(Exercise directions):
Your task is to reproduce word for word the lines running from the line containing "material of its own" to the line containing "low, high = Vector((1e9,)", inclusive. Nothing else belongs in the answer.

(Collected data):
━━━━━━━━━━━━━━━━

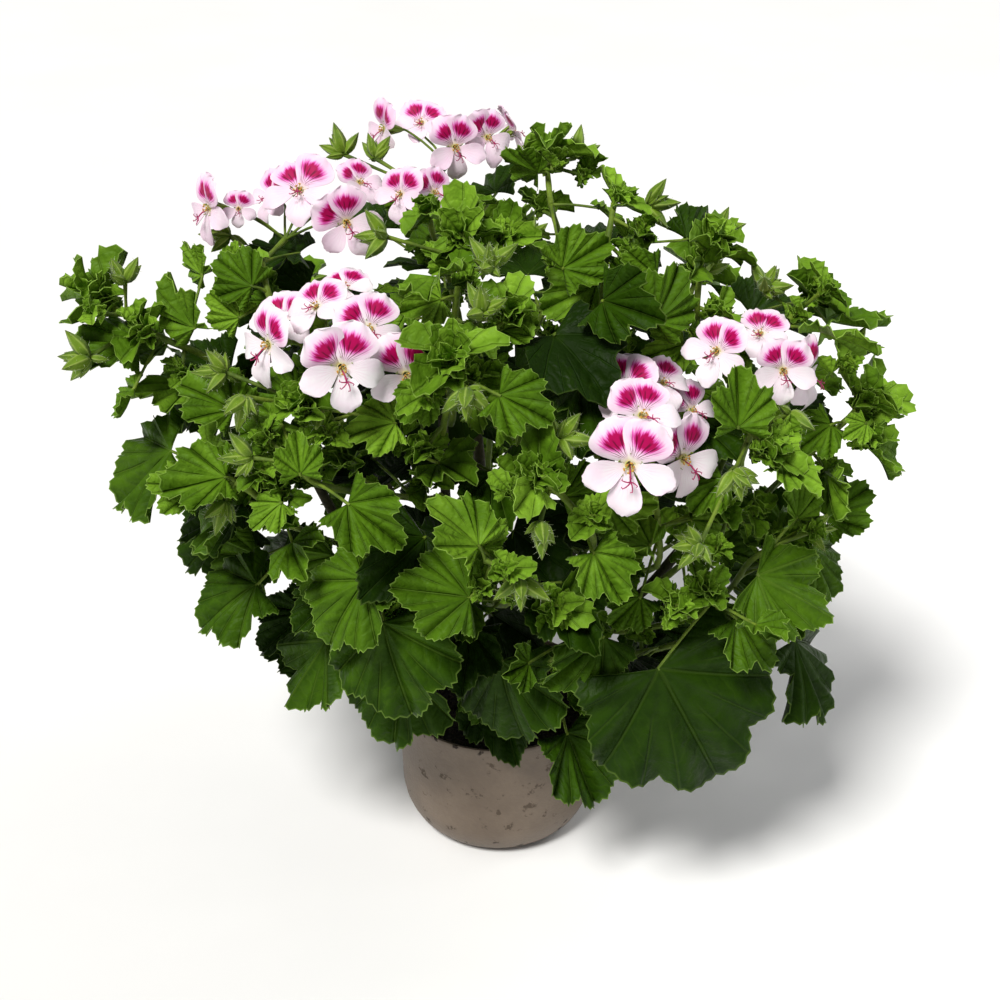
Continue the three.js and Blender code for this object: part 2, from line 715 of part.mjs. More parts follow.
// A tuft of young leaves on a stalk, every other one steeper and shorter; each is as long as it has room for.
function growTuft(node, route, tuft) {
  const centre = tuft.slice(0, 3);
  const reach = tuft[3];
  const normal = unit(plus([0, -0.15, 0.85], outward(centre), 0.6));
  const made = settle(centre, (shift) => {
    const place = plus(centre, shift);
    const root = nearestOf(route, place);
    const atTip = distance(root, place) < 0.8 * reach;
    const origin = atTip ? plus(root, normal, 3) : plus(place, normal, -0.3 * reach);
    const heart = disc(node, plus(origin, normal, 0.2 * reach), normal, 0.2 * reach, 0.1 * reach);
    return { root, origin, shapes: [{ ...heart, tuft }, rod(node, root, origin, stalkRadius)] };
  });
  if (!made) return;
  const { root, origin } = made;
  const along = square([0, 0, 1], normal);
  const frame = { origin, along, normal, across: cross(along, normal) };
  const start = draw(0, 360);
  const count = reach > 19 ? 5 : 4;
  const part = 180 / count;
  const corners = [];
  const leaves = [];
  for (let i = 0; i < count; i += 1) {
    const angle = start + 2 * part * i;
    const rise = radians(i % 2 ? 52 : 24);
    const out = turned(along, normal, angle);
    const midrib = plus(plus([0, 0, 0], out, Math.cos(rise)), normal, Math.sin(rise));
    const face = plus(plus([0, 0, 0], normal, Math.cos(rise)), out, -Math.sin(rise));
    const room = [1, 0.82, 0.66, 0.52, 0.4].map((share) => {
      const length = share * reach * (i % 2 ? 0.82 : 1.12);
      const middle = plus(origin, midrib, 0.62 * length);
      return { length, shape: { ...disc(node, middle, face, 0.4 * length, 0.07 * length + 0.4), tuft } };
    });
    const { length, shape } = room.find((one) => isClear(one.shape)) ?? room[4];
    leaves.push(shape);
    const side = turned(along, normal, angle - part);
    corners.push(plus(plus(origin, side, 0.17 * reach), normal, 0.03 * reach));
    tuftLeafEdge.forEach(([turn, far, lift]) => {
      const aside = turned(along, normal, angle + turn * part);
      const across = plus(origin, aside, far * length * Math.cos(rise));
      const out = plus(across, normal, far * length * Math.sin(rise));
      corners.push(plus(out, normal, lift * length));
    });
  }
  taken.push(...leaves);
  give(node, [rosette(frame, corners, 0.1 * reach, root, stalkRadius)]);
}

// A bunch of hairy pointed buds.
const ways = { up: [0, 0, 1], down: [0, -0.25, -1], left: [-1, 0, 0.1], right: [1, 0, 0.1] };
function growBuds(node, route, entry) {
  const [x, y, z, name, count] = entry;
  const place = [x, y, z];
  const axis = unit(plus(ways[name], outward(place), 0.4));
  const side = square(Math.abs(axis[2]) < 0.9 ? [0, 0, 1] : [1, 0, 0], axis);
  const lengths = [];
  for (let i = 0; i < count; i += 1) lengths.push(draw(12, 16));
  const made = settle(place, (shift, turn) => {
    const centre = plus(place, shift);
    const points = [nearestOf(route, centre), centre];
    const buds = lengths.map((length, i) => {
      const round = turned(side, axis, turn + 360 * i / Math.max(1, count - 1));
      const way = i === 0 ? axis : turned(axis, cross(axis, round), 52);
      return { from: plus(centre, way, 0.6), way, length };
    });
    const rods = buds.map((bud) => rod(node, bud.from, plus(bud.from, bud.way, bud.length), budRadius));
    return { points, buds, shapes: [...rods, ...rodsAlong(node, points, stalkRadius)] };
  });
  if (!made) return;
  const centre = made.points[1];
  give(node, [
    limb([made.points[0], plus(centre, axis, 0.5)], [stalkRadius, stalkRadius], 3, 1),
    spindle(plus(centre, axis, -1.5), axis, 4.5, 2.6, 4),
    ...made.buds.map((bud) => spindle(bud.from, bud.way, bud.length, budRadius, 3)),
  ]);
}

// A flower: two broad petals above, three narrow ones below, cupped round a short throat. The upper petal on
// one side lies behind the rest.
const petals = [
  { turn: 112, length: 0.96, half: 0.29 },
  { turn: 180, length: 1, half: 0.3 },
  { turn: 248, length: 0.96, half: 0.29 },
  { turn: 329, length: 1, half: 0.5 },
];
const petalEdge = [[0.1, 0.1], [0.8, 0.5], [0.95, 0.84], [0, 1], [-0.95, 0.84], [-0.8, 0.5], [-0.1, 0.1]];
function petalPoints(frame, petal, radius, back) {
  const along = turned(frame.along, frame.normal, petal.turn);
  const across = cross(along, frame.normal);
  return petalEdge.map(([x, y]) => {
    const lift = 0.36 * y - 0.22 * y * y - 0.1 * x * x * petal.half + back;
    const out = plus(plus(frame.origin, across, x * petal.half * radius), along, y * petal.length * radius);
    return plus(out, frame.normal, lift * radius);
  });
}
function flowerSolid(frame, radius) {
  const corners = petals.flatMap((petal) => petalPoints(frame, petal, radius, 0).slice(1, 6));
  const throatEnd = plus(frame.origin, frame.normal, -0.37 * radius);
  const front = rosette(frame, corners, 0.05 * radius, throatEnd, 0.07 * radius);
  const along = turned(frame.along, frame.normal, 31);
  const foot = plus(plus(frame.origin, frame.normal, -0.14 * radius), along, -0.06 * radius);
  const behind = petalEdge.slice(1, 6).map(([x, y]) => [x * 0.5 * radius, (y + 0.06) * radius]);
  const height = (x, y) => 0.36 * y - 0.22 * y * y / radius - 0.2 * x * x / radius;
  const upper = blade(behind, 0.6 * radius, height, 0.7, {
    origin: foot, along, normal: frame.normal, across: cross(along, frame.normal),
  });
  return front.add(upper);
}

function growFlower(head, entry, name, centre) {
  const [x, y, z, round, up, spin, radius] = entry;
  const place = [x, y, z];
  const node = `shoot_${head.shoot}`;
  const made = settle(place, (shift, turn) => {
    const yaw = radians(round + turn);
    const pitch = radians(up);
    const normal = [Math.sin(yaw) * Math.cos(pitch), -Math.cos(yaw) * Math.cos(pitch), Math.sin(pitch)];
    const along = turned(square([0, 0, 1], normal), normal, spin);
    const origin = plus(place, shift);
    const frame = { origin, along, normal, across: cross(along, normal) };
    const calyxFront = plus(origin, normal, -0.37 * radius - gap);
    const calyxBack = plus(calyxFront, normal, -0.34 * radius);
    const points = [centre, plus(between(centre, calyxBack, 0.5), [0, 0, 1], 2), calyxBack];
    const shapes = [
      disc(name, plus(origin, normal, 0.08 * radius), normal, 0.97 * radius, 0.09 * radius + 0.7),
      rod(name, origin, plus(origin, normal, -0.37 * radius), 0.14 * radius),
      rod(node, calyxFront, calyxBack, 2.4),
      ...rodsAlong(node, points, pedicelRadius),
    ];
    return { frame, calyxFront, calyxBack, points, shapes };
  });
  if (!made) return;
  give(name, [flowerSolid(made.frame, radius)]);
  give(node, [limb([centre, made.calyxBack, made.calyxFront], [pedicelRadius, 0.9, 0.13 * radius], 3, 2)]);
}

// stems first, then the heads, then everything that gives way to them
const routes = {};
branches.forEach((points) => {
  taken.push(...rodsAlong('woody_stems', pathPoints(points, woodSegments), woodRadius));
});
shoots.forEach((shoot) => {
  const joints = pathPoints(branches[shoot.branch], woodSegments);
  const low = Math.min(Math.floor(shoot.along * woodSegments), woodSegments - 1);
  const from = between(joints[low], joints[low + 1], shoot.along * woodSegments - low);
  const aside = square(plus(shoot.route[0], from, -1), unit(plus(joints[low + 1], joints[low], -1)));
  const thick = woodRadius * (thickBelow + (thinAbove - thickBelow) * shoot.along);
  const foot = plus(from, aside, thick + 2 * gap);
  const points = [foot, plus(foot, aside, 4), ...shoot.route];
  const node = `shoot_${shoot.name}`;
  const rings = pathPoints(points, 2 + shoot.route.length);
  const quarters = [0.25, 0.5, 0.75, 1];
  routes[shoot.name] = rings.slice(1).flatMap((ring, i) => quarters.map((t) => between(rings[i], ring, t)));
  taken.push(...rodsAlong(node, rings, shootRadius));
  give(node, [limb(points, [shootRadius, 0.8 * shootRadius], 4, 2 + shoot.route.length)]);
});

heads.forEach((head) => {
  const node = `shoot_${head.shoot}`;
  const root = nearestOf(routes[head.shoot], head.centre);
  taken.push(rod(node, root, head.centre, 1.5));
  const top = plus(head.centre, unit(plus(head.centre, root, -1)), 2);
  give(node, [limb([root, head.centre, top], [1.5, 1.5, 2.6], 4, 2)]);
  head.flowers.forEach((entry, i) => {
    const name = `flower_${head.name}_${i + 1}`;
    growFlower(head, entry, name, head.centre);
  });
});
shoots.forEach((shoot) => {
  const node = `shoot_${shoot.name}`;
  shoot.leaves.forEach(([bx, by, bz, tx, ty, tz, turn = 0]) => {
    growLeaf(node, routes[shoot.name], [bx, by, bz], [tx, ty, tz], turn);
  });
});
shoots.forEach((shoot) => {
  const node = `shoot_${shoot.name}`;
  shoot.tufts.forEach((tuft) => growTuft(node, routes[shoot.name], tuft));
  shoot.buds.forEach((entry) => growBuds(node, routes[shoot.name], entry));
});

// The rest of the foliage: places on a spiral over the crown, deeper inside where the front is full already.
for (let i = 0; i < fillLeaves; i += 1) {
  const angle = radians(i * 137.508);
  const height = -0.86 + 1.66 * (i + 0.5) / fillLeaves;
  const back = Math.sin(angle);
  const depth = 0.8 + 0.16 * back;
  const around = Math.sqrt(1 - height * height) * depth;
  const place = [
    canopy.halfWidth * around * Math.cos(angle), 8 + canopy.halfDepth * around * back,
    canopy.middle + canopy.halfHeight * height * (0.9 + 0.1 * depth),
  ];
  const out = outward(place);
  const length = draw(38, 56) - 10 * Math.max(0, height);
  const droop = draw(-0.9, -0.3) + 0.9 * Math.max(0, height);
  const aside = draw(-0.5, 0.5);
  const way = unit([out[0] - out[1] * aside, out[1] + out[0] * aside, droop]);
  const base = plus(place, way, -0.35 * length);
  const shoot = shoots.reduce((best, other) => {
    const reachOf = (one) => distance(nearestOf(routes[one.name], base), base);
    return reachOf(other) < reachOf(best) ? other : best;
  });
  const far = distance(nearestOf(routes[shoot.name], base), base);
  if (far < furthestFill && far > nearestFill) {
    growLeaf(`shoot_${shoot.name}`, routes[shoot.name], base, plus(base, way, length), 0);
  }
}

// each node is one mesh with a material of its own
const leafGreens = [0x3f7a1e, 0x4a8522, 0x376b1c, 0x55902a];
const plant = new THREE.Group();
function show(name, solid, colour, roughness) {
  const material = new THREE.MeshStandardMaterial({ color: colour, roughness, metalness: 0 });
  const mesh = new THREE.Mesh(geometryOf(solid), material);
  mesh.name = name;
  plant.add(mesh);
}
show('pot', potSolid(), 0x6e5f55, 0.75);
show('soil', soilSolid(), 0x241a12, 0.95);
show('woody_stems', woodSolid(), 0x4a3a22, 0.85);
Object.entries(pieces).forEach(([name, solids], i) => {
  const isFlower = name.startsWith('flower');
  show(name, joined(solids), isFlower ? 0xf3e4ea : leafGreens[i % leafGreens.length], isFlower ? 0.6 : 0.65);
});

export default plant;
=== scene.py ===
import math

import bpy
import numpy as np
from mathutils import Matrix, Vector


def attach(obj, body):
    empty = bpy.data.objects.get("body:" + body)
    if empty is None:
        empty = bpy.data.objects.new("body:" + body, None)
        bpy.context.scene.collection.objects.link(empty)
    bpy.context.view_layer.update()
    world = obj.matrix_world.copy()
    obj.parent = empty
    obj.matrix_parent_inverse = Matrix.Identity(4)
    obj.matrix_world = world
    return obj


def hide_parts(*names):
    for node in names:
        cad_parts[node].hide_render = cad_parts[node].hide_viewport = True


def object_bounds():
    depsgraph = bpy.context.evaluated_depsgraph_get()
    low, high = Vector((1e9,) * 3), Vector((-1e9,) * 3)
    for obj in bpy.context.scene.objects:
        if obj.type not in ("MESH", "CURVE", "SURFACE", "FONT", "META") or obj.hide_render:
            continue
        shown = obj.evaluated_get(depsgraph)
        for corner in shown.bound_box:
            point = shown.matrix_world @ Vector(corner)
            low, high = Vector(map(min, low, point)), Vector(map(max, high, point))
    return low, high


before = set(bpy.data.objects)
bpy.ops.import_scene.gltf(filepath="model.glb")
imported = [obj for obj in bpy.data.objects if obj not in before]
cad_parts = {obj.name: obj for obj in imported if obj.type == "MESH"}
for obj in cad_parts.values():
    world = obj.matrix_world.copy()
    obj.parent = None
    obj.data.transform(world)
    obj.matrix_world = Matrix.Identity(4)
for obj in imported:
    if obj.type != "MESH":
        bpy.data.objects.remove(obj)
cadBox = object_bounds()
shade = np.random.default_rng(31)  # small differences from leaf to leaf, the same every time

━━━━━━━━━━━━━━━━

(Worked answer):
// each node is one mesh with a material of its own
const leafGreens = [0x3f7a1e, 0x4a8522, 0x376b1c, 0x55902a];
const plant = new THREE.Group();
function show(name, solid, colour, roughness) {
  const material = new THREE.MeshStandardMaterial({ color: colour, roughness, metalness: 0 });
  const mesh = new THREE.Mesh(geometryOf(solid), material);
  mesh.name = name;
  plant.add(mesh);
}
show('pot', potSolid(), 0x6e5f55, 0.75);
show('soil', soilSolid(), 0x241a12, 0.95);
show('woody_stems', woodSolid(), 0x4a3a22, 0.85);
Object.entries(pieces).forEach(([name, solids], i) => {
  const isFlower = name.startsWith('flower');
  show(name, joined(solids), isFlower ? 0xf3e4ea : leafGreens[i % leafGreens.length], isFlower ? 0.6 : 0.65);
});

export default plant;
=== scene.py ===
import math

import bpy
import numpy as np
from mathutils import Matrix, Vector


def attach(obj, body):
    empty = bpy.data.objects.get("body:" + body)
    if empty is None:
        empty = bpy.data.objects.new("body:" + body, None)
        bpy.context.scene.collection.objects.link(empty)
    bpy.context.view_layer.update()
    world = obj.matrix_world.copy()
    obj.parent = empty
    obj.matrix_parent_inverse = Matrix.Identity(4)
    obj.matrix_world = world
    return obj


def hide_parts(*names):
    for node in names:
        cad_parts[node].hide_render = cad_parts[node].hide_viewport = True


def object_bounds():
    depsgraph = bpy.context.evaluated_depsgraph_get()
    low, high = Vector((1e9,) * 3), Vector((-1e9,) * 3)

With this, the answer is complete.